American Gangster is a movie with obvious gravitas and a familiar argument: Organized crime is outsider capitalism. As archetypal as its title, Ridley Scott's would-be epic aspires to enshrine Harlem dope king Frank Lucas in Hollywood heaven, heir to Scarface and the Godfather. Or, as suggested by the Mark Jacobson article on Lucas that inspired the movie, a real-life Superfly.
Ambitious as American Gangster is, it's well-suited to Denzel Washington's particular star quality—the circumspect badass. Washington plays Lucas as a combination of ruthless thug and gentlemanly striver. His two sides are established in a murky opening sequence in which, factotum to old-school crime boss Bumpy Johnson, Lucas torches a guy in one shot and tosses Christmas turkeys to the crowd in the next.
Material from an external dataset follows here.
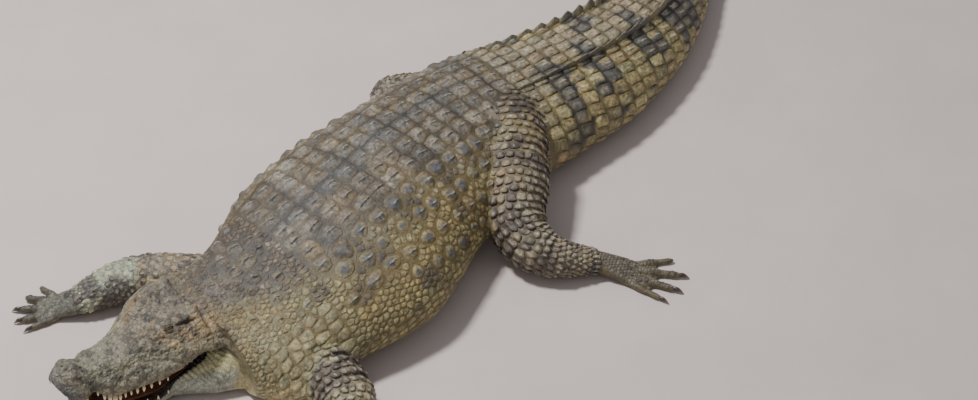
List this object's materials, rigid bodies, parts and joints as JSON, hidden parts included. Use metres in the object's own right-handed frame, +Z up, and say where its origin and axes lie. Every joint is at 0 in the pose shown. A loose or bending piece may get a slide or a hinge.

It's 1968, and Bumpy is complaining that corporations are pushing out the middle man. He then drops dead in the very chain-store outlet that prompted his disquisition, leaving Lucas to create a new empire—by eliminating the middle man. Rather than dealing with the mob, Lucas figures out a way to import high-grade heroin direct from Indochina. Then he takes Harlem by storm, selling smack that's twice as good for half the price under the label Blue Magic.
Scott's Lucas is more attractive, if less hypnotic, than the character profiled by Jacobson. (The writer notes that, upon hearing tapes of his conversations with Lucas, his wife remarked, “Oh . . . you're doing a story on Satan.”) To balance the moral equation, Steven Zaillian's script introduces a Lucas nemesis in the form of actual police detective Richie Roberts (Russell Crowe). As Lucas is a visionary, Roberts is a man of crazy integrity. Busting a bookie, he finds a car stuffed with unmarked bills and actually brings it in as evidence—causing his partner, soon to be revealed as a drooling junkie, to moan, “I'm a leper because I listened to you and turned in a million bucks.”
The world capital of smack and police corruption—such was disco-era New York. Still, for all of American Gangster's discreet period markers and cleverly cobbled-together locations, it doesn't get the period's putrid exhilaration—the sense of irreversible decay and giddy disorder. Scrupulously academic, it does acknowledge the key texts of the day: Scott recycles the theme from Across 110th Street, references Sidney Lumet's Prince of the City, and draws on the quintessential New York dope opera so closely that his movie might have been subtitled The “French Connection” Connection. Albeit directed with suave, high-powered panache, American Gangster lacks The French Connection's messy human drama and, a choreographed final bust not withstanding, thrill-machine set pieces. The movie never spins out of control.
American Gangster functions on parallel tracks: As Roberts recruits a posse of lowlife cops, so Lucas brings his brothers up from North Carolina to help in the business. As the cop's marriage falls apart, the gangster treats his wife, Miss Puerto Rico 1970 (Lymari Nadal)—not to mention his mother (Ruby Dee)—like a queen. Further, both men are humiliated and threatened by the predatory animals of the NYPD's corrupt Special Investigations Unit. Honest Cop and American Gangster, each played by an Oscar-winning tough guy, finally converge when Roberts stakes out the Ali-Frazier fight and, spotting the self-effacing Lucas ringside in an uncharacteristic sable coat, has to wonder, “Who the fuck is that guy?”
Who, indeed? Lucas is self-made with a vengeance, a cold-blooded killer and warm-hearted family man in one tightly wound package. It's one of the movie's running gags that nobody—certainly no white person save Roberts—seems able to understand that Lucas actually works for himself. American Gangster more than makes its point regarding his entrepreneurial spirit. But Roberts is actually more enigmatic: What makes him so irrationally honest? Could it be the same thing that inspires Lucas? Late in the movie, the gangster dodges an assassin's bullet and waxes indignant: “I ain't running from nobody—this is America.”
Marc Levin's current documentary Mr. Untouchable, a portrait of Lucas' better-known rival Nicky Barnes, shares American Gangster's logic in presenting its subject as a natural-born, all-American business genius. Barnes also brags about his professional operation and high-quality shit, dismissing Lucas and his family as rubes: “They acted country, and they dressed country.” The corresponding cameo in American Gangster is a mirror image: When Lucas discovers that Barnes (broadly played by Cuba Gooding Jr.) is slapping his Blue Magic brand on inferior smack, he confronts his competitor and, with all the indignation of an idealistic MBA, accuses him of “trademark infringement.”
That's not the only grotesque irony to be found in American Gangster, although at 157 minutes, the movie is a tad leisurely in letting the audience in on Lucas's secret dope-smuggling method—a social metaphor that gives the notion “wrapped in the flag” a whole new meaning.